The long term management of nuclear power plants raises several major issues among which the aging management of key components ranks high, from both technical and economic points of view. In order to detect and characterize potential defects on cast components, a program of in-service inspections is carried out by non-destructive testing (NDT) methods. In general, defect detection is the first step of an inspection procedure. Should a defect be detected, the plant operator must evaluate whether the component should be replaced or repaired (now or later) and will be required to prove that the component still meets regulatory requirements. That is why the characterization of the defect in terms of locating and sizing is essential, especially when the proof relies on mechanical calculations.
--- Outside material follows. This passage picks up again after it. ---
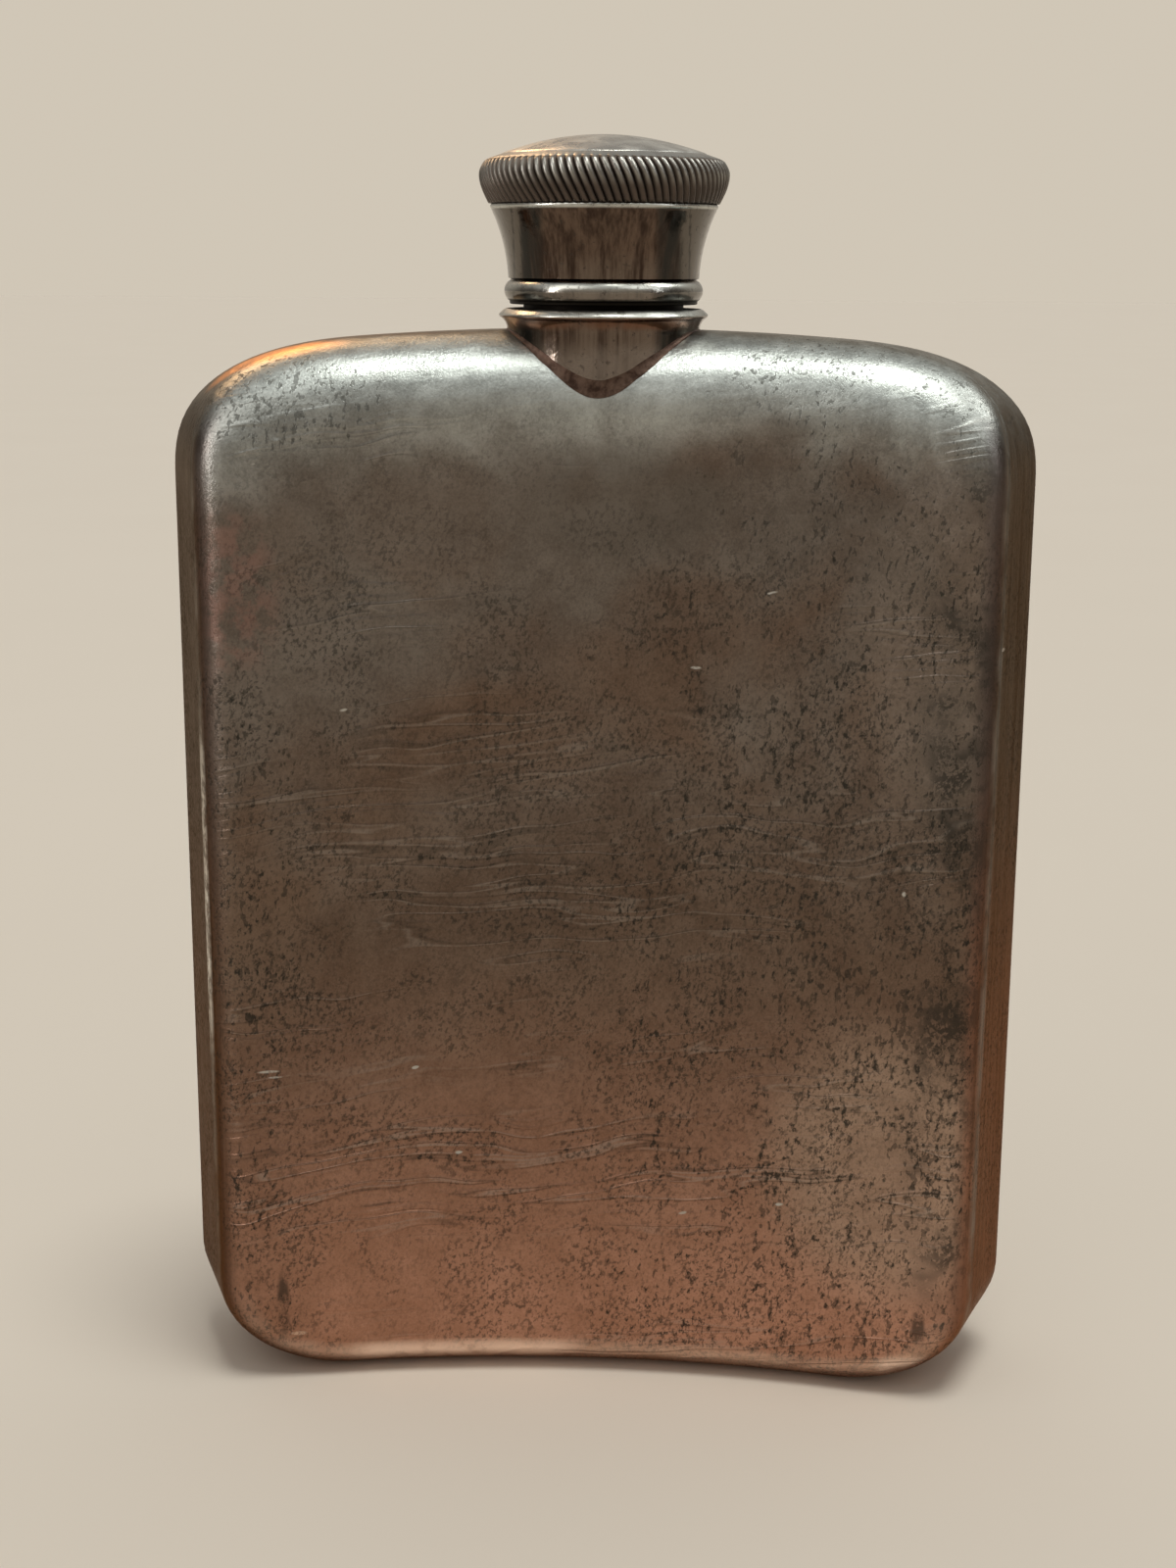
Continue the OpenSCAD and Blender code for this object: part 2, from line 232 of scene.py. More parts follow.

In this paper we provide an overview of advanced signal processing techniques based on regularization of inverse problems. Those techniques have a strong potential for improving defect positioning and sizing. This has already been demonstrated in several R&D studies in the field of radiography and ultrasonics, leading in some cases to expertise-oriented applications. After a presentation of the general principles, we detail how regularization can be applied to process eddy current probe signals and provide good estimates of the depth of small surface breaking defects. Encouraging laboratory results have been obtained so far, which may lead to re-consider the scope of the eddy current technique as presently used in the nuclear industry. For example, its eligibility as an alternative NDE method could be explored in cases dealing with this kind of defect, if ultrasonics failed to meet the required characterization performance.